Asked if he thought the alleged informant would ever speak out, he replied with passion: "How can he? What happens if it was a sting operation from the very beginning? What happens if it comes out that the plant was a provocateur? What then? The relatives of the victims are going to go crazy, and he's going to be held responsible for the murder of 168 people? Of course the informant can't come forward. He's scared stiff right now." Before and after this outburst he kept repeating that he was not making veiled references to himself.

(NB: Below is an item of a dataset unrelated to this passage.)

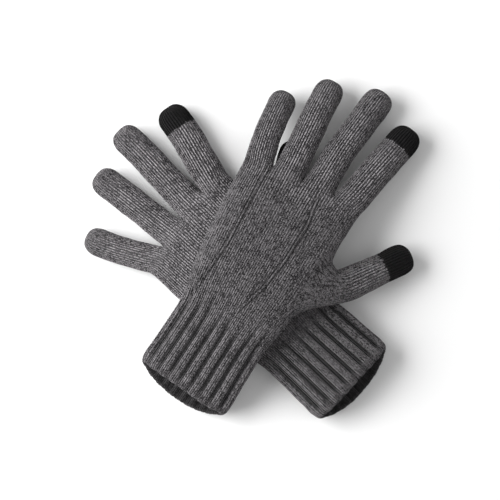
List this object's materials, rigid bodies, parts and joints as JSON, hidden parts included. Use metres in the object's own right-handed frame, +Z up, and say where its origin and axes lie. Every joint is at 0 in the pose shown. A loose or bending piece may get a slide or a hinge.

Lyons, Strassmeir's lawyer, says that his client has been dragged into the Oklahoma bombing story by McVeigh's defence team. He says the defence tactic is to muddy the waters by sketching a vast conspiracy involving neo-Nazis in Europe and even Middle Eastern terrorists. "I call it the Space Alien Elvis Presley theory, and it's been fuelled by nutcases and conspiracy theorists," he said.

"Andy has been damaged. Anybody who puts out the lie that he was linked to the Oklahoma bombing in any way is going to pay for it."